Because looking outside the screen Zelma sees actual panic on her desk, shards of thoughts and brainfarts half-baked into physical being by her 100-watt imagination. Resume paper and fat black markers. Windowed envelopes demanding this or that. Books propped open with their asses in the air for months. Floppy disks shuffled like a pinochle hand whose order or importance has escaped her. Because it's here that the cubes actually make sense and could make a difference. It's here she sits, only the right foot touching the floor and the left foot pinned under her knee until it goes numb; it's right here on an ergonomic keyboard contorted like a train wreck that her impulses to organize something, anything, shrivel up in her fingers and jam the keys with good intentions.

 

STUDENT

ROW

SEAT

Ahrens, Ila

6

2

Altoid, Brittaney

4

3

Brown, Tim

1

2

Brei, Allison

3

3

Cashier, Poni

6

4

Crozier, Trevis

2

1

Czara, Christian

1

5

Dare, Benito

6

5

Doop, Shelby

1

3

Drawn, Elsa

4

1

Ezra, Thurman

3

2

Goad, Grant

1

4

Gray, Tammy

5

3

Haux, Doobie

2

2

Hegge, Tait

1

1

Jansson, Michelle

2

4

Johnston, Courtney

6

1

Kyro, Frances

5

1

Miller, Shawna

4

2

Olsen, Clancy

2

5

Pom, Phommaly

3

1

Purin, Celeste

4

4

Que, Constance

6

3

Reid, Rex

3

5

Sothearlay, Pok

4

5

Stump, Jennifer

5

2

Tweeks, Terri

3

4

Wallace, Wesley

5

4

Zutroy, Fidelis

5

5

 

Zelma Breedlove's seventh consecutive class of third graders demanded a particularly nasty seating chart since the majority of her class was female, 16-14, despite the fact that the school board passed Resolution Fifty Fifty in a tight four-three decision mandating that all K-6 classrooms be split equally according to gender. R-FF demanded seating charts be strictly divvied boy-girl among an even number of students and required At-Risk Classrooms with an odd number be allowed only by written consent of the instructor, principal, school board, and every student's legal guardian(s).

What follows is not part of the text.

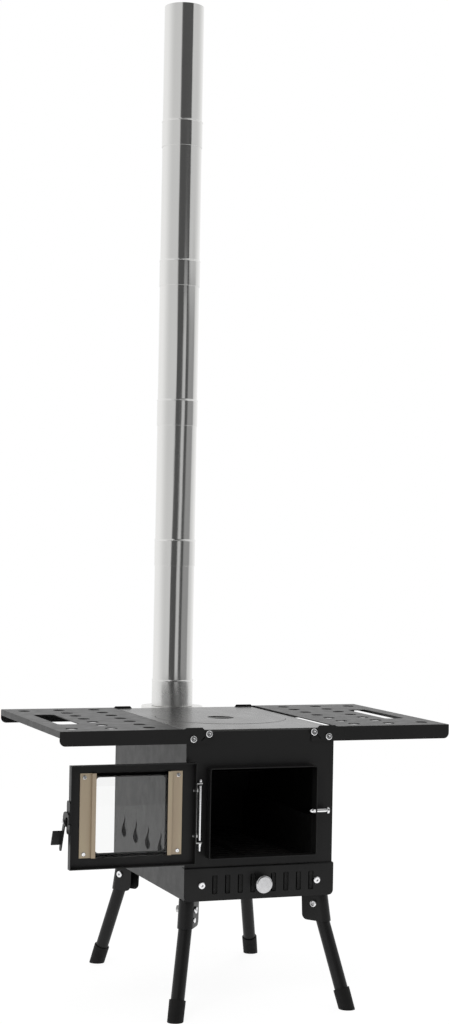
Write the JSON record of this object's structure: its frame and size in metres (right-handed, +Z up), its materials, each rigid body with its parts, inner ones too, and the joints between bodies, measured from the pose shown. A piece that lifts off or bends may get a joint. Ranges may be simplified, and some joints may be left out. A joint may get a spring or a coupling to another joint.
{
  "type": "tent wood stove",
  "caption": "Sheet-steel tent wood stove with a glazed door swung open, perforated folding side shelves, a lift-out hot plate, splayed folding legs and a tall sectional flue.",
  "frame": {"origin": "on the ground, under the middle of the firebox, in the plane of the four soles", "axes": "+Z up along the flue, -Y toward the front with the door, +X to the right as seen from the front"},
  "size_m": [0.652, 0.525, 1.67],
  "materials": {
    "black_steel": "matte heat-proof black paint on sheet steel",
    "plate_steel": "satin black hot plate",
    "grate_iron": "raw dark grate",
    "stainless": "polished stainless sheet",
    "zinc": "zinc-plated steel",
    "bright": "bright plated",
    "tan_strip": "dull yellowish passivated strip",
    "pane": "clear heat-proof glass",
    "gasket_cloth": "woven glass-fibre tape",
    "foot_rubber": "matte black rubber"
  },
  "bodies": {
    "body": {"body_shell": "black_steel", "front_plate": "black_steel", "back_plate": "black_steel", "top_plate": "plate_steel", "lid_ring": "black_steel", "door_collar": "black_steel", "liner_left": "black_steel", "liner_right": "black_steel", "smoke_baffle": "black_steel", "smoke_box": "black_steel", "smoke_box_screws": "bright", "flue_collar": "stainless", "air_panel": "black_steel", "damper_screws": "bright", "damper_nuts": "zinc", "hinge_bracket": "black_steel", "hinge_pin": "bright", "pin_clip": "bright", "keeper_bolt": "bright", "keeper_nut": "bright", "shelf_pivot_screws": "bright", "shelf_stop_screws": "bright", "shelf_nuts": "zinc", "leg_brackets": "black_steel", "leg_bolts": "bright", "leg_nuts": "zinc", "leg_buttons": "bright"},
    "door": {"door_pan": "black_steel", "door_gasket": "gasket_cloth", "door_glass": "pane", "glass_strips": "tan_strip", "glass_screws": "bright", "hinge_strap": "zinc", "hinge_screws": "bright", "hinge_nuts": "zinc", "latch_bracket": "black_steel", "latch_screw": "bright"},
    "latch": {"latch_lever": "black_steel"},
    "damper": {"damper_slide": "black_steel", "damper_knob": "bright"},
    "left_shelf": {"left_shelf": "black_steel"},
    "right_shelf": {"right_shelf": "black_steel"},
    "leg_front_left": {"leg_tube_front_left": "black_steel", "foot_front_left": "foot_rubber"},
    "leg_front_right": {"leg_tube_front_right": "black_steel", "foot_front_right": "foot_rubber"},
    "leg_back_left": {"leg_tube_back_left": "black_steel", "foot_back_left": "foot_rubber"},
    "leg_back_right": {"leg_tube_back_right": "black_steel", "foot_back_right": "foot_rubber"},
    "lid": {"lid": "plate_steel", "lid_cup": "black_steel"},
    "grate": {"grate": "grate_iron"},
    "flue_1": {"flue_1": "stainless"},
    "flue_2": {"flue_2": "stainless"},
    "flue_3": {"flue_3": "stainless"},
    "flue_4": {"flue_4": "stainless"},
    "flue_5": {"flue_5": "stainless"}
  },
  "joints": [
    {"name": "door_hinge", "type": "hinge", "parent": "body", "child": "door", "pos_m": [-0.1044, -0.1986, 0.31], "axis": [0, 0, -1], "range_deg": [-180, 0]},
    {"name": "latch_pivot", "type": "hinge", "parent": "door", "child": "latch", "pos_m": [-0.3134, -0.1836, 0.304], "axis": [-1, 0, 0], "range_deg": [0, 40]},
    {"name": "damper_slide", "type": "slide", "parent": "body", "child": "damper", "axis": [1, 0, 0], "range_m": [-0.004, 0.004]},
    {"name": "left_shelf_fold", "type": "hinge", "parent": "body", "child": "left_shelf", "pos_m": [-0.1125, 0, 0.423], "axis": [0, -1, 0], "range_deg": [-90, 0]},
    {"name": "right_shelf_fold", "type": "hinge", "parent": "body", "child": "right_shelf", "pos_m": [0.1125, 0, 0.423], "axis": [0, 1, 0], "range_deg": [-90, 0]},
    {"name": "leg_front_left_fold", "type": "hinge", "parent": "body", "child": "leg_front_left", "pos_m": [-0.1092, -0.162, 0.159], "axis": [-0.8192, 0.5736, 0], "range_deg": [-109.5, 0]},
    {"name": "leg_back_left_fold", "type": "hinge", "parent": "body", "child": "leg_back_left", "pos_m": [-0.1092, 0.162, 0.159], "axis": [0.8192, 0.5736, 0], "range_deg": [-109.5, 0]},
    {"name": "leg_front_right_fold", "type": "hinge", "parent": "body", "child": "leg_front_right", "pos_m": [0.1092, -0.162, 0.159], "axis": [-0.8192, -0.5736, 0], "range_deg": [-109.5, 0]},
    {"name": "leg_back_right_fold", "type": "hinge", "parent": "body", "child": "leg_back_right", "pos_m": [0.1092, 0.162, 0.159], "axis": [0.8192, -0.5736, 0], "range_deg": [-109.5, 0]},
    {"name": "lid_lift", "type": "slide", "parent": "body", "child": "lid", "axis": [0, 0, 1], "range_m": [0, 0.05]},
    {"name": "grate_lift", "type": "slide", "parent": "body", "child": "grate", "axis": [0, 0, 1], "range_m": [0, 0.02]},
    {"name": "flue_1_lift", "type": "slide", "parent": "body", "child": "flue_1", "axis": [0, 0, 1], "range_m": [0, 0.05]},
    {"name": "flue_2_lift", "type": "slide", "parent": "flue_1", "child": "flue_2", "axis": [0, 0, 1], "range_m": [0, 0.05]},
    {"name": "flue_3_lift", "type": "slide", "parent": "flue_2", "child": "flue_3", "axis": [0, 0, 1], "range_m": [0, 0.05]},
    {"name": "flue_4_lift", "type": "slide", "parent": "flue_3", "child": "flue_4", "axis": [0, 0, 1], "range_m": [0, 0.05]},
    {"name": "flue_5_lift", "type": "slide", "parent": "flue_4", "child": "flue_5", "axis": [0, 0, 1], "range_m": [0, 0.05]}
  ]
}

Her initial roster was firm at 33; no student could be lifted from another class and grafted on to another to create an even-number (R-FF Article 4C imposed a hard cap of 32) so At-Risk Releases were issued by the district under R-FF Provision 1A to give Zelma Breedlove's seventh consecutive class of eighth graders At-Risk Protection (ARP included, among other things, immunity from the reprisal of renegade textbook companies like McCarthy-MacMillan-McRoberts who had tested the boundaries of R-FF by suing the district on no fewer than 77 counts of breach of contract for failing to make an accurate headcount in their classrooms). Upon issuance of district ARRs three things happened:

1) Ernst Haggard's mother refused to sign the release upon waking with a Premonition From God that her son would be once again cavorting with Celeste Purin in the playground tunnel and indiscreetly yanked him out of school in a particularly disturbing display of scratching and cursing.

2) Stanislao Azevedo moved away with her Guyanian Nationalist grandfather to take up arms against the French.

3) Eddie Hirsch scored a 1570 on his SAT and was promptly fast-tracked into the prestigious Circuit Board Welding program at ITT Technical Institute.

The resulting 16-14 split branded Zelma Breedlove's seventh consecutive class of third graders an ARC under R-FF Article 6B. The seating chart is a bona fide mess and she hates living in a DMZ like the At-Risk Classroom because Anything that can Go will almost certainly Go and Go like thunder.

So here she sits, stretching the margins like an old pair of sweatpants, waiting for something to tumble from the sky.